The story built considerably the notion that Bolas's greatest fear is to be trapped, to be stunted, to have his power restrained. This fear is reinforced repeatedly through his early life. He has good reason to be wary of Ugin's deceptive side. If you're really wedded to the idea of Bolas as infallible mastermind, there's plenty of information to work with here, ready to explain his strategic retreat from Tarkir.
But how much of "Bolas as infallible mastermind" comes from the text of Magic's stories, and how much comes from Bolas's own hype about himself? This is an important question to ask in the wake of this story, given its thematic content. The Magic 2019 story is all about history, who controls it, and how it is affected by the agenda of those who have power.
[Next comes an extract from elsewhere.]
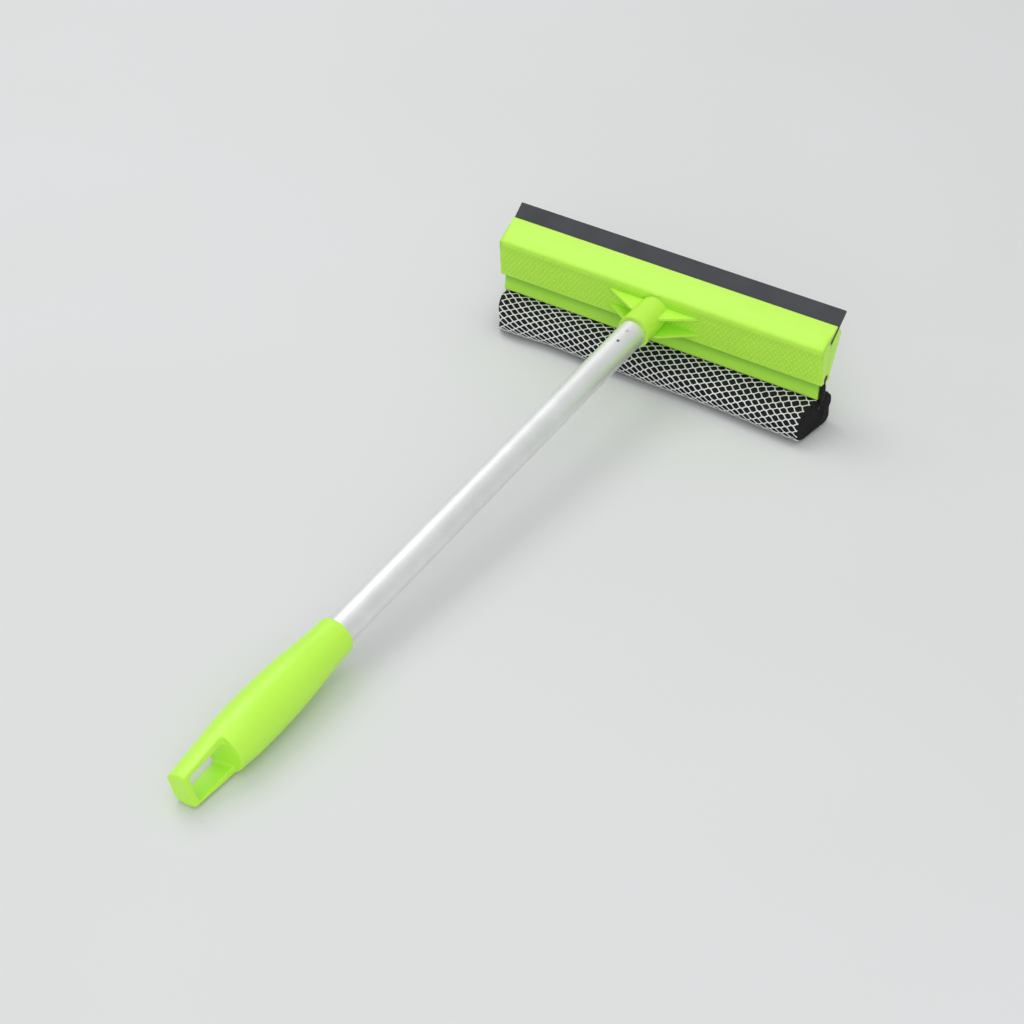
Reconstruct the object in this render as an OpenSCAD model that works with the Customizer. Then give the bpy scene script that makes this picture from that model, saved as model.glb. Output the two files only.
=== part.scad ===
// Window scrubber: round tube handle with a hang-loop grip, a moulded head with
// a rubber wiping blade on top and a netted sponge pad below.
// Units are millimetres. X runs along the head, +Y from grip to blade, Z is up.

/* [Head] */
// Width of the head and of the rubber blade
head_w = 250; // [200:5:350]
// Wall thickness of the two head mouldings
wall = 2.3; // [1.6:0.1:3]
// Thickness of the end walls that close the hollow head
end_wall = 2.4; // [1.6:0.1:4]
// Height of the ridge between the upper panel and the grained panel
ridge_z = 63.8; // [58:0.2:68]
// Height of the lower edge of the lip
lip_z = 24.2; // [20:0.1:28]
// How far each end of the lip is drawn back
lip_in = 2.4; // [0:0.1:5]

/* [Blade] */
// Thickness of the rubber blade
blade_t = 2.5; // [1.5:0.1:3.5]
// Width of the rubber blade from tip to bead centre
blade_h = 22.5; // [18:0.5:34]
// Diameter of the bead along the root of the blade
blade_bead = 3.3; // [2.6:0.1:6]
// Angle of the blade above the horizontal
blade_a = 39; // [30:1:45]
// Clearance round the blade in its slot
blade_gap = 0.35; // [0.3:0.05:0.6]

/* [Pad] */
// Length of the foam
foam_w = 249; // [200:1:350]
// Thickness of the net sleeve
net_t = 0.6; // [0.4:0.1:1]
// Diameter of the bead of the retaining strip
bead_d = 5.2; // [4.4:0.1:5.6]
// Thickness of the neck of the retaining strip
neck_t = 2.7; // [2:0.1:3]
// Width of the strip's foot inside the foam
foot_w = 14; // [8:1:20]

/* [Handle] */
// Outside diameter of the tube
tube_d = 19; // [16:0.5:25]
// Wall thickness of the tube
tube_t = 0.9; // [0.7:0.1:1.5]
// Slope of the handle below the horizontal when it lies on the floor
slope = 4.67; // [0:0.01:15]
// Outside radius of the tube socket at its mouth
boss_r = 11.5; // [11:0.1:14]

/* [Grip] */
// Largest radius of the grip
grip_r = 15.9; // [14:0.1:17]
// Length of the grip with its hang loop
grip_l = 135.9; // [120:0.1:160]
// Distance from the handle axis to the near flat of the hang loop
loop_a = 5.3; // [4:0.1:8]
// Distance from the handle axis to the far flat of the hang loop
loop_b = 8.8; // [4:0.1:10]
// Turn of the hang loop about the handle axis
loop_roll = 12.2; // [0:0.1:45]
// Length of the opening in the hang loop
hole_l = 28.6; // [20:0.1:34]
// Height of the opening in the hang loop
hole_h = 17.6; // [10:0.1:18]
// How far the middle of the opening lies below the handle axis
hole_drop = 0.5; // [0:0.1:1]

/* [Hidden] */
$fn = 72;
// shift that puts the middle of the part's length at Y = 0
ys = 232.4;
// corners of the head section, as [y, z]
pt = [14, 74.15];
pr = [-4.1, ridge_z];
pp = [-2.55, 37];
pn = [20.4, 66.9];
pj = [8.9, 39.8];
// centre of the keyhole channel
kc = [4.1, 39];
kr = bead_d / 2 + 0.4;
mouth = neck_t + 1.0;
// blade tip and the direction from root to tip
tip = [24.1, 81];
bd = [cos(blade_a), sin(blade_a)];
bn = [sin(blade_a), -cos(blade_a)];
bmid = tip + bn * blade_t / 2;
root = bmid - bd * blade_h;
// height of the handle axis at y = -25
za = 49.73;
bore_r = tube_d / 2 + 0.05;
tube_y0 = -6.5;
tube_y1 = -438;
mouth_y = -31.6;
grip_y = -354;

green = [0.55, 0.85, 0.22];
dark = [0.16, 0.16, 0.17];

// ---- helpers -------------------------------------------------------------

// places children on the handle axis at depth y, local +Z pointing to the grip
module on_axis(y) {
    translate([0, ys + y, za + (y + 25) * tan(slope)])
        rotate([90 + slope, 0, 0]) children();
}

// length along the handle axis between two depths
function run(a, b) = (a - b) / cos(slope);

// a [y, z] section drawn out along X, w long and centred
module along_x(w) {
    translate([-w / 2, ys, 0]) rotate([90, 0, 90]) linear_extrude(height = w) children();
}

// a disc of radius r in the section plane
module dot2(p, r) { translate(p) circle(r = r); }

// ---- head section ----------------------------------------------------------

module head_outline() {
    polygon([
        pt, pr, pp, [-0.1, 36.6], [-1.6, lip_z + 0.9], [-0.8, lip_z], [kc[0] - mouth / 2 - 0.6, lip_z],
        [kc[0] - mouth / 2, lip_z + 0.6], [kc[0] - mouth / 2, 37], [kc[0] + mouth / 2, 37],
        [kc[0] + mouth / 2, 36.4], [8.3, 36.4], [8.7, 37.4], pj, pn
    ]);
}

module slot_section() {
    h = blade_t / 2 + blade_gap;
    a = root;
    b = bmid + bd * 6;
    polygon([a + bn * h, b + bn * h, b - bn * h, a - bn * h]);
    dot2(root, blade_bead / 2 + blade_gap);
}

module channel_section() {
    dot2(kc, kr);
    translate([kc[0] - mouth / 2, 20]) square([mouth, kc[1] - 20]);
}

module hollow_section() {
    polygon([[pr[0] + wall + 0.5, 59], [pp[0] + wall + 0.5, 44.4], [pj[0] - wall + 1.9, 44.4],
             [pn[0] - wall - 0.3, 64.6], [pn[0] - wall - 2.2, 66.2],
             [root[0] + 4.2, root[1] - 1.6], [root[0] + 1.2, root[1] - 4.6], [root[0] - 2.4, root[1] - 4.4]]);
}

// everything in front of the joint between the two mouldings
module front_region() {
    polygon([[-60, 10], [kc[0], 10], kc, [kc[0], 45], [root[0] + 0.9, 56],
             root, bmid + bd * 20, [-60, 110]]);
}

module head_section() {
    difference() {
        head_outline();
        slot_section();
        channel_section();
    }
}

peg_x = [-102, -56, 56, 102];
peg_z = 51;

// ---- head mouldings ----------------------------------------------------------

// gusset rib between the grained panel and the tube socket
module rib(side, z0, ym) {
    dz = z0 - (za + 22 * tan(slope));
    tx = side < 0 ? -36.4 : 33.5;
    on_axis(-3) translate([0, dz - 0.9, 0]) rotate([-90, 0, 0])
        linear_extrude(height = 1.8)
            polygon([[side * 6, 1.4], [tx, 1.4], [tx, -0.6], [side * 10.6, -run(-3, ym)],
                     [side * 6, -run(-3, ym)]]);
}

module front_shell() {
    color(green) difference() {
        union() {
            difference() {
                union() {
                    difference() {
                        along_x(head_w) intersection() { head_section(); front_region(); }
                        along_x(head_w - 2 * end_wall) hollow_section();
                        // the lip stops short of the ends
                        for (k = [-1, 1]) translate([k * (head_w / 2 - lip_in + 5), ys, 28]) cube([10, 20, 17.2], center = true);
                    }
                    // sockets for the pegs of the rear moulding
                    for (x = peg_x) translate([x, ys - 2.4, peg_z]) rotate([-90, 0, 0]) cylinder(d = 7.4, h = 6.4);
                    // tube socket
                    on_axis(mouth_y) rotate([180, 0, 0]) cylinder(r1 = boss_r, r2 = boss_r - 0.8, h = run(-2.6, mouth_y));
                    for (s = [-1, 1]) {
                        rib(s, s < 0 ? 56.7 : 55.7, -16.5);
                        rib(s, s < 0 ? 44 : 43, -19);
                    }
                }
                // bore for the tube
                on_axis(mouth_y - 1.3) rotate([180, 0, 0]) cylinder(r = bore_r, h = run(tube_y0 + 0.4, mouth_y - 1.3));
                for (x = peg_x) translate([x, ys - 0.6, peg_z]) rotate([-90, 0, 0]) cylinder(d = 4.2, h = 8);
            }
            // spigot that stands in the tube
            on_axis(-58) rotate([180, 0, 0]) cylinder(r = tube_d / 2 - tube_t - 0.1, h = run(-2.7, -58));
        }
        // bore of the spigot
        on_axis(-59) rotate([180, 0, 0]) cylinder(r = 5.6, h = 48);
    }
}

module rear_shell() {
    color(green) difference() {
        union() {
            difference() {
                along_x(head_w) difference() { head_section(); front_region(); }
                along_x(head_w - 2 * end_wall) hollow_section();
            }
            for (x = peg_x) translate([x, ys - 0.2, peg_z]) rotate([-90, 0, 0]) cylinder(d = 4, h = 12.6);
            for (x = peg_x) translate([x, ys + 5, peg_z]) rotate([-90, 0, 0]) cylinder(d = 7.4, h = 7.2);
        }
    }
}

module rubber_blade() {
    color(dark) along_x(head_w) {
        h = blade_t / 2;
        c = 0.25;
        polygon([root + bn * h, bmid + bn * h - bd * c, bmid + bn * (h - c), bmid - bn * (h - c), bmid - bn * h - bd * c, root - bn * h]);
        dot2(root, blade_bead / 2);
    }
}

// ---- pad ---------------------------------------------------------------------

module foam_outline(o) {
    hull() {
        dot2([-10.8, 10.6], 10 - net_t + o);
        dot2([6.4, 10], 10 - net_t + o);
        dot2([-4.5, 17.6], 6 - net_t + o);
        dot2([10.5, 18.2], 6 - net_t + o);
        dot2([-9.5, 7], 7 - net_t + o);
    }
}

module strip_section(o) {
    translate([kc[0] - neck_t / 2 - o, 19.4 - o]) square([neck_t + 2 * o, kc[1] - 19.4 + o]);
    translate([kc[0] - foot_w / 2 - o, 18.2 - o]) square([foot_w + 2 * o, 1.6 + 2 * o]);
}

module foam_pad() {
    color(dark) along_x(foam_w) difference() {
        foam_outline(0);
        strip_section(0.05);
    }
}

module net_sleeve() {
    color([0.86, 0.87, 0.88]) along_x(foam_w + 1) difference() {
        foam_outline(net_t);
        foam_outline(0.05);
        translate([kc[0] - neck_t / 2 - 0.05, 20]) square([neck_t + 0.1, 6]);
    }
}

module retaining_strip() {
    color(dark) along_x(foam_w) {
        strip_section(0);
        dot2(kc, bead_d / 2);
    }
}

// ---- handle ------------------------------------------------------------------

module handle_tube() {
    color([0.75, 0.76, 0.78]) difference() {
        on_axis(tube_y1) rotate([180, 0, 0]) cylinder(d = tube_d, h = run(tube_y0, tube_y1));
        on_axis(tube_y1 - 1) rotate([180, 0, 0]) cylinder(d = tube_d - 2 * tube_t, h = run(tube_y0, tube_y1) + 3);
        // two punched marks beside the socket
        for (y = [-42.6, -54.4]) on_axis(y) rotate([0, 0, -14]) translate([0, tube_d / 2 + 0.75, 0]) sphere(r = 1.3, $fn = 36);
    }
}

// outline of the grip as [distance from its mouth, radius]
st = [[0, 11.4], [1.2, 12.2], [18, 13], [41, 15], [62, grip_r], [86, 15.8], [98, 14.9], [106, 14.2],
      [126.5, 12.4], [134.6, 11.7], [grip_l, 10.6]];

module grip_outline() {
    rotate_extrude() polygon(concat([[0, 0]], [for (p = st) [p[1], p[0]]], [[0, grip_l]]));
}

module loop_opening() {
    r = 2.4;
    x = hole_h / 2 - r;
    s0 = grip_l - 3.9 - hole_l;
    rotate([0, 0, loop_roll]) rotate([0, 90, 0]) translate([0, 0, -30]) linear_extrude(height = 60)
        translate([-s0 - hole_l + r, 0]) offset(r = r) translate([0, -x - hole_drop]) square([hole_l - 2 * r, 2 * x]);
}

module grip() {
    s1 = 103.4;
    color(green) on_axis(grip_y) difference() {
        grip_outline();
        // flats that leave the hang loop
        rotate([0, 0, loop_roll]) translate([loop_a + 20, 0, s1 + 20]) cube([40, 60, 40], center = true);
        rotate([0, 0, loop_roll]) translate([-loop_b - 20, 0, s1 + 20]) cube([40, 60, 40], center = true);
        loop_opening();
        translate([0, 0, -1]) cylinder(r = bore_r, h = run(grip_y, tube_y1) + 1.4);
    }
}

front_shell();
rear_shell();
rubber_blade();
foam_pad();
net_sleeve();
retaining_strip();
handle_tube();
grip();
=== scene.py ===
import bpy, bmesh, math
import numpy as np
from mathutils import Matrix, Vector


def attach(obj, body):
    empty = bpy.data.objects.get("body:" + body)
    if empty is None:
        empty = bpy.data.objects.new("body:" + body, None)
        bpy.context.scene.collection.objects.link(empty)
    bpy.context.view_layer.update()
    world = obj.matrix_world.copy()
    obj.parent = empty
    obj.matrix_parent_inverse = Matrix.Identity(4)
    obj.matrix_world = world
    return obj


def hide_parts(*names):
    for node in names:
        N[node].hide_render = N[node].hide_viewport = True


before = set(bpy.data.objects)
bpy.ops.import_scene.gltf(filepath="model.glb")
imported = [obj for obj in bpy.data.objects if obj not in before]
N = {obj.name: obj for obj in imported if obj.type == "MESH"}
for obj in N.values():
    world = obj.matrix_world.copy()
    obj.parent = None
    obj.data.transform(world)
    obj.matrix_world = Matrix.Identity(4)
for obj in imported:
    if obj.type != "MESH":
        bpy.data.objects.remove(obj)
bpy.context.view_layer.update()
YS = 0.2324          # shift of the head section's zero along Y, as in the CAD
SL = math.radians(4.67)
ZA = 0.04973
SC = bpy.context.scene


# ---------------------------------------------------------------- materials

def new_mat(name):
    m = bpy.data.materials.new(name)
    m.use_nodes = True
    nt = m.node_tree
    bsdf = next(n for n in nt.nodes if n.type == "BSDF_PRINCIPLED")
    return m, nt, bsdf


def node(nt, kind, **sockets):
    n = nt.nodes.new(kind)
    for k, v in sockets.items():
        key = k.replace("_", " ")
        if key in n.inputs:
            n.inputs[key].default_value = v
        else:
            setattr(n, k, v)
    return n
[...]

To pick at this theme, let's take a moment to talk about the Elder Dragon War.
The Elder Dragon War wasn't how I imagined it. When I read about the losers of the war being cast down magically to become the Elder Land Wurms, the whole thing felt mythic in scope. The story as related by Ugin is a lot less epic. It's still a bunch of powerful dragons battling for control of an entire world, but it comes across more as a sordid colonial scramble not unlike the conquest and decimation of Argoth during the Brothers' War several millennia later. Perhaps that's just what any mythic tale looks like from below, though. The sacking of Troy for the sake of the egos of a few aristocratic men probably didn't feel very epic to the average people caught in the crossfire.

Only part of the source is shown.